Don’t I deserve a break? Now I have stopped teasing and tweaking my last story like a plate-spinner, who has kept a few dozen plates spinning precariously aloft for years – am I not entitled to a rest? Am I not entitled to that final thrill of stopping and letting the crockery smash all around me? A reasonable answer, when the sun is streaming through my window and the last of my pomegranates are waiting in the garden to be picked is: yes of course you are. But at 4am, that annoying time that drags me from sleep far too often nowadays, the answer is less forgiving, less accommodating, less reasonable. You could stop but: You may forget that other story – you know the one you promised to consider; or, you could stop but, you might lose that drive and never write again; or, you could stop but… Welcome to the duel world of the fiction writer.

In the end it’s about trust of course, trusting yourself. Although the infuriating voice, that subconscious noise that declares it knows you better than you know yourself may be entitled to worry – it is after all the voice of the epic struggle that got you off your ass and into writing in the first place – it is not always right. In its over compensation of not allowing you a moments peace to slip out of the hard built habit of telling a story, it can also become a hindrance or even a danger. For where do the new ideas come from if you are always immersed in a story? Yes ideas do come but they have little chance to take root, as more often than not they are jotted down and put in your own little slush-pile to sift through at a later date, a later date that all too often never comes if you immediately flick from one project to the next.
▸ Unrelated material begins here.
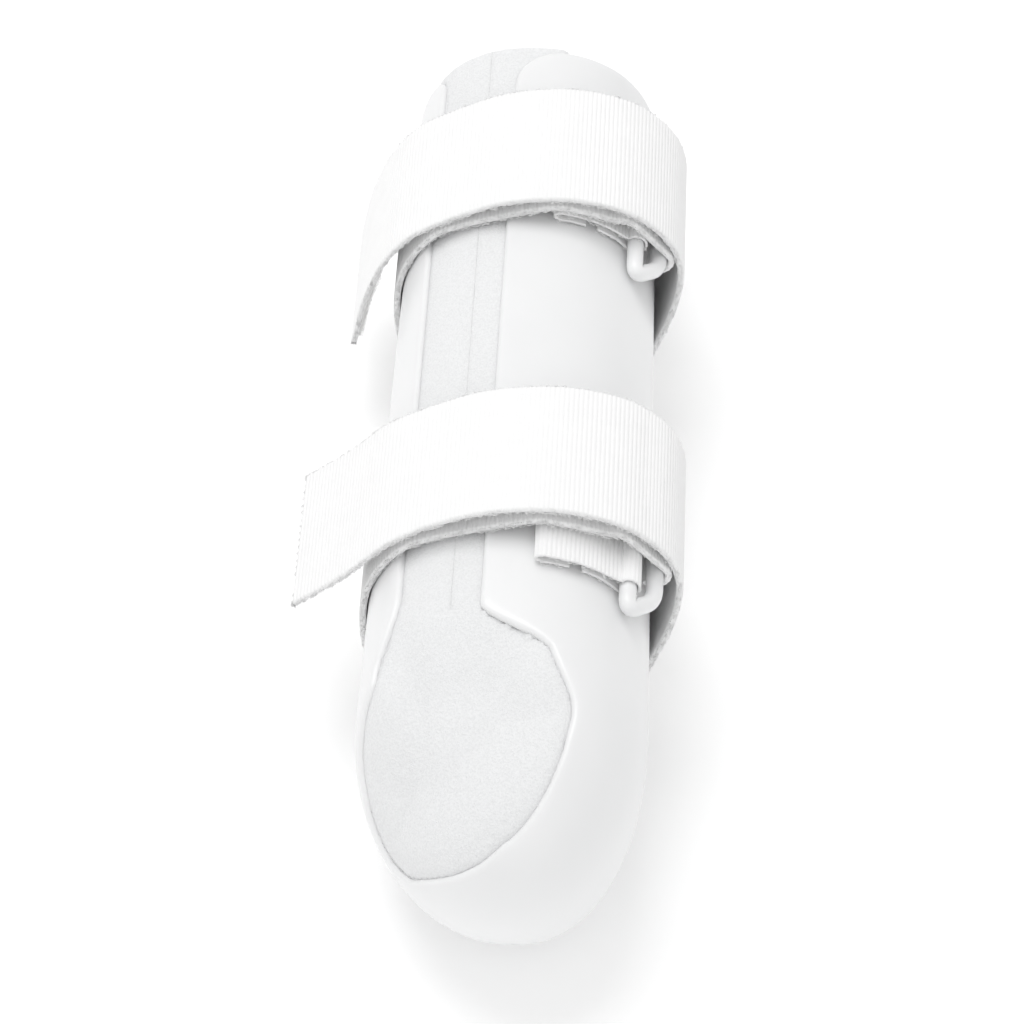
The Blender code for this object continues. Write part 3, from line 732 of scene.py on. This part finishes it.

Reality and the now is something that needs a little time, a little respect if we are once again to become the truly blank canvas we need to become in order to start building our new story, our tale from nothing upon. A Blood Red Moon has taken me almost 4 years to write and in that time many things have happened: friends have come and gone or more sadly died, wars have started and ended but all too often everything was subservient to the story that filled my head every morning. Although I love the story I’ve created (and hope you will to!) the fact it was set a century ago, meant my own reality has been skewed beyond what writing something more contemporary may have done. I took breakfast and walked every morning then spent the next 4 or 5 hours in an unfolding drama from a hundred years ago. Then I would have lunch and try and switch back to the present although not always successfully. Sometimes, perhaps in company or at the pub, the talk may be of politics or football or the tittle-tattle of a small village but my thoughts far too often drifted back to half forgotten wars and the family drama’s of my long dead characters, who were just as alive for me as if they were sitting beside me. Such is the schizophrenic lot of a writer.

Maya Angelou quote

The answer, my answer perhaps not yours, is to ignore that guilt inducing voice and to just get right away from myself and any familiar surroundings. Then, and only then can something new be conceived, something new and exciting can be born. I say exciting because whatever you decide upon must not only sustain you in those first exciting weeks of creativity, when the story rushes onto the page but it must also be still worth persevering with many months or even years later, when you’re quite sick of hearing the story and the voices of even your most interesting characters. My last story was born during a grand tour of South America. I am hopeful my next one can be born in the sunshine of my approaching winter trip to south east Asia. If not then perhaps my hectoring conscience will have be proven right all along. Perhaps my writing days are at an end. Then what? Back to sculpting or painting… possibly. Maybe living in one reality, instead of two would be nice for a change. But do writers ever really retire? Yes we can stop writing but what happens when your nagging voice turns up one day with another fresh and exciting idea? As the late Maya Angelou once said:

“There is no greater agony than bearing an untold story inside you.”

Happy Holidays and good luck to you all in 2016. I hope those of you who are still looking finally do find your muse.